All of this is music to the ears of urbanists and climate hawks, who have been advocating these types of policies for years. But while it’s encouraging to see that concern about misguided zoning has filtered up to the White House, it’s not a sign of any forthcoming policy changes — at least not from Washington. Poor zoning causes national problems, including lost economic productivity, growing inequality, and higher carbon emissions and conventional pollution. But our federal system leaves these crucial decisions up to local governments.
This isn’t Obama’s first time around the (dense, urban) block
President Obama has actually been trying to encourage denser, smarter development since his first year in office. In 2009, the White House created the interagency Partnership for Sustainable Communities, and programs within cabinet agencies like the Sustainable Communities Initiative in the Department of Housing and Urban Development, to promote mixed-use, walkable, transit-oriented development. That includes apartments and offices above stores, and affordable apartments next to train stations.

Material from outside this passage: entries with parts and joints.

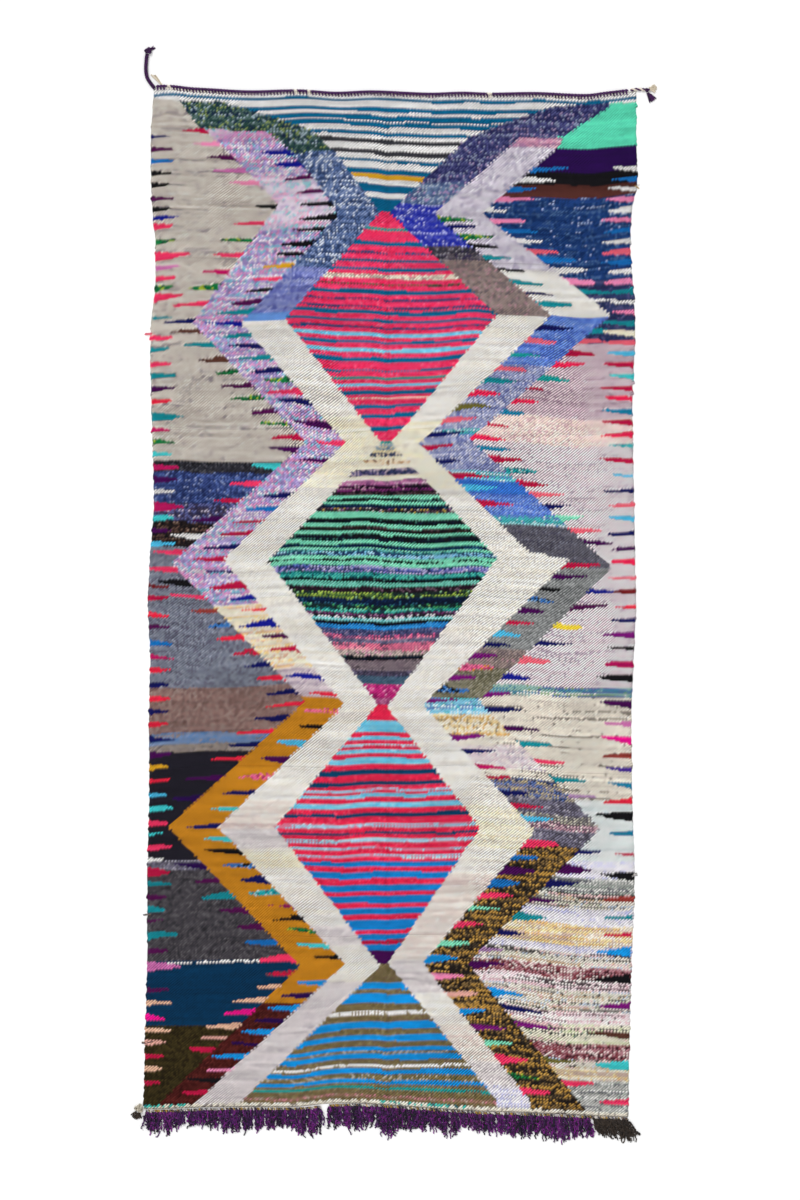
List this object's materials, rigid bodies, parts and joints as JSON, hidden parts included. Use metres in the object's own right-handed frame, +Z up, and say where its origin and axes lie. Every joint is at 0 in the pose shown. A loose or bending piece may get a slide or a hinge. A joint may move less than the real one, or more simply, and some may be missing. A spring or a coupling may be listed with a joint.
{
  "type": "boucherouite rug",
  "caption": "Flat-woven rag rug with a lozenge and zigzag pattern, lying flat, with a twined heading, knotted corner ties and a yarn fringe along one end.",
  "frame": {"origin": "on the floor under the middle of the rug's box, measured without the plait and its knot", "axes": "+Z up from the floor, +Y along the rug towards the twined heading, +X to the weaver's right"},
  "size_m": [1.5778, 3.3019, 0.0137],
  "materials": {
    "rag_weft": "woven rag and wool weft in many colours, matt",
    "heading_yarn": "two-ply purple and cream yarn, matt",
    "purple_yarn": "plied dark purple yarn, matt",
    "black_yarn": "plied black yarn, matt",
    "cream_yarn": "undyed cream warp yarn, matt",
    "grey_yarn": "grey and cream yarn, matt"
  },
  "bodies": {
    "root": {"rug_cloth": "rag_weft", "heading_cord": "heading_yarn", "purple_fringe": "purple_yarn", "black_fringe": "black_yarn", "corner_plait": "purple_yarn", "corner_knot": "purple_yarn", "warp_ends": "cream_yarn", "corner_twist": "heading_yarn", "tie_knot": "purple_yarn", "purple_tuft": "purple_yarn", "cream_tuft": "cream_yarn", "tie_off_knot": "grey_yarn", "black_tuft": "black_yarn"}
  },
  "joints": []
}
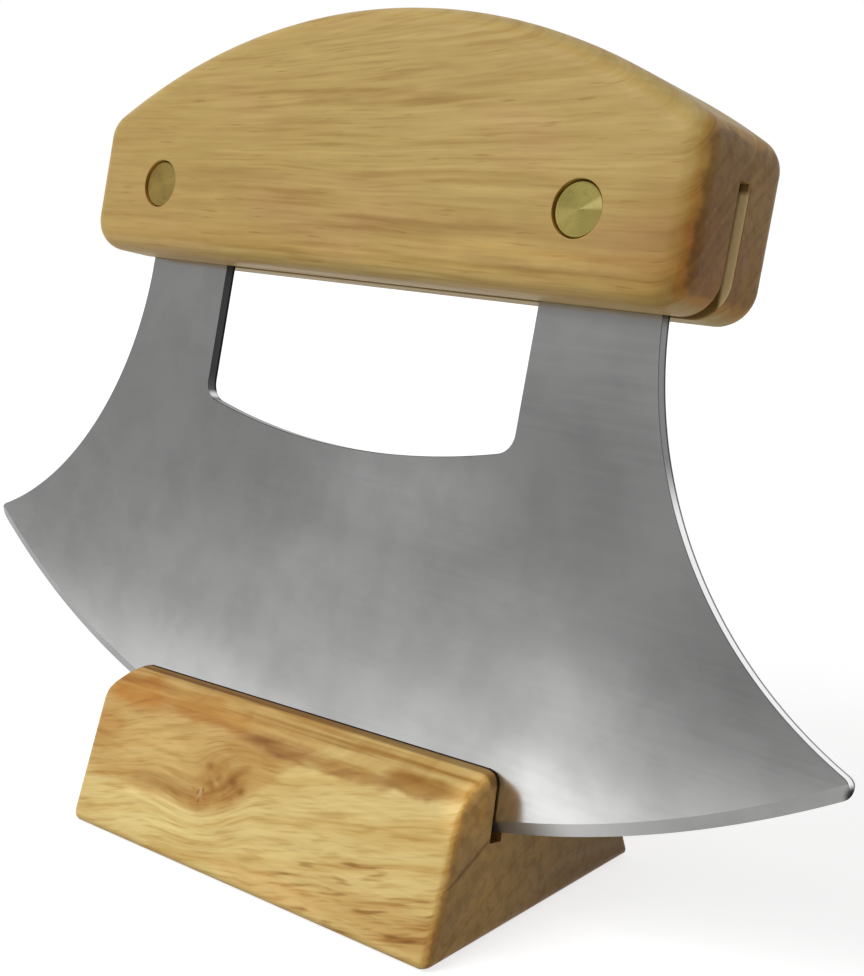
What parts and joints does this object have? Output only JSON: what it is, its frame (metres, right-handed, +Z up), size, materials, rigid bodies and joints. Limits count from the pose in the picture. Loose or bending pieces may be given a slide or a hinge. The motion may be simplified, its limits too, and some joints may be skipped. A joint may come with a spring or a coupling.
{
  "type": "ulu knife in display stand",
  "caption": "Ulu knife with a curved steel blade riveted into a domed wooden handle, leaning back in a slotted wooden display stand that it lifts out of.",
  "frame": {"origin": "middle of the stand's underside, on the table", "axes": "+X along the stand and the blade's width, +Y to the rear, where the knife leans, +Z up"},
  "size_m": [0.1513, 0.0418, 0.1122],
  "materials": {
    "handle_wood": "light birch with an oiled satin finish",
    "stand_wood": "golden birch with a knot, satin",
    "blade_steel": "satin stainless steel",
    "rivet_brass": "turned brass"
  },
  "bodies": {
    "stand": {"stand": "stand_wood"},
    "knife": {"blade": "blade_steel", "handle": "handle_wood", "rivet_sleeve_left": "rivet_brass", "rivet_sleeve_right": "rivet_brass", "rivet_pin_left": "rivet_brass", "rivet_pin_right": "rivet_brass"}
  },
  "joints": [
    {"name": "knife_lift", "type": "slide", "parent": "stand", "child": "knife", "axis": [0, 0.1908, 0.9816], "range_m": [0, 0.03]}
  ]
}
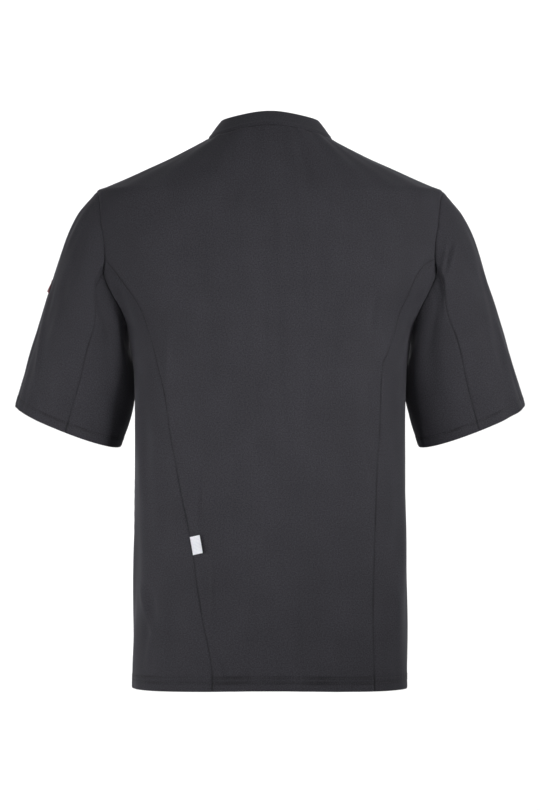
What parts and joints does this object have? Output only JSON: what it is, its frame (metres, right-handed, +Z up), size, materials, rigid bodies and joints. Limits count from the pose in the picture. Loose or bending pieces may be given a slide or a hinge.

The partnership was designed to help agencies like the EPA, HUD, and the Department of Transportation coordinate their grant-making, so that, for example, affordable housing projects going in next to a future mass-transit hub would get preference over projects that were isolated and would get less bang for the buck.
The problem was funding: After the economic stimulus law expired, and especially after Republicans retook Congress in 2011 and cut funding to the agencies, there were hardly any housing, transportation, and environmental grants that could be used to push communities toward a smart-growth framework.
Now the administration is emphasizing the economic benefits of density — a smart move because it might appeal to some conservatives. Many liberals are already sympathetic. Some conservatives have reacted to past efforts to promote smart growth with furious white suburban identity politics and conspiracy theorizing. But other conservatives — the more business-friendly, pro-market ones — can see the wisdom of smart development.
Why is this so hard?
Even when there is widespread support for loosening zoning rules, it’s difficult to achieve. That’s because zoning decisions tend to favor narrow local interests and uphold the status quo.
Local communities slated for growth are often against it. When denser development comes to a neighborhood, the benefits, such as lower housing costs and more economic growth, are diffused in tiny bits across an entire region or country. But the costs, like more traffic, lost views, overburdened infrastructure, and lower property values, fall overwhelmingly on a small group of people who had been living in the area before the new development. So neighbors can be intensely, actively opposed to building projects, while everyone else pays little attention. The people who might benefit from new housing don’t yet live in an area, so they don’t form an organized constituency.
In too many cases, the local government defers to homeowners and prioritizes keeping home values high and rising. Even in the nation’s biggest, densest city, New York, every time the government wants to rezone an area, the City Council defers to the council member from the affected district. This tradition arose in reaction to a painful history of neighborhoods being destroyed, their physical fabric torn out, by big highway and urban renewal projects. But in many places it has tipped too far toward looking out for only the interests of the neighbors instead of society as a whole.
Environmentalists are a key part of the urbanist coalition
Over the past decade or so, environmentalists have become a critical constituency pushing for density and smart urban development. But some political analysts still don’t understand this. Witness Politico’s misguided description of the politics around Obama’s move on Monday: “The plan rejects some of the arguments made by environmentalists, labor unions and other liberal constituencies that have stood in the way of development and endorses changes long sought by builders and the business community.”
That’s way off-base. Leading green groups like the Sierra Club and Natural Resources Defense Council, environmental think tanks like the Sightline Institute, and sustainability-focused publications like Grist have long embraced smart growth. Denser development in our cities and suburbs reduces carbon emissions, as it allows for less driving, shorter trips, and more energy-efficient attached homes. The White House agrees, noting in its toolkit, “Smart housing regulation optimizes transportation system use, reduces commute times, and increases use of public transit, biking and walking.”
Local opposition to development can include environmental activists, both real ones who are genuinely concerned about issues like air quality or local wildlife habitat and fake ones who will seize on any argument that could keep an apartment building from going up on their block. But in many cases, the broader environmental community supports building new housing in cities in areas that are walkable, bikeable, and near transit.
What can a president do?
No matter how much backing a president has — from business interests, environmentalists, or anyone else — he or she can’t do a lot to change the way cities set their zoning codes. That’s particularly true now, when the far-right House of Representatives won’t pass anything requiring new federal authority or spending.
But if a president were working with a friendly Congress, they could make progress. They would do what the federal government always does when it wants to affect a locally controlled policy area: use the power of its purse strings. Earlier in his presidency, when Obama wanted to encourage states to enact education reforms, he launched the Race to the Top, which had states compete to win grants. If funding were available, a president could launch a similar competitive grant program to reward localities that create the best new zoning codes.
For now, this issue will keep getting hashed out at the local level in an ad hoc fashion. But if a future president and Congress made smart growth a priority, they could prod cities to develop in ways that would actually address our growing nation’s needs.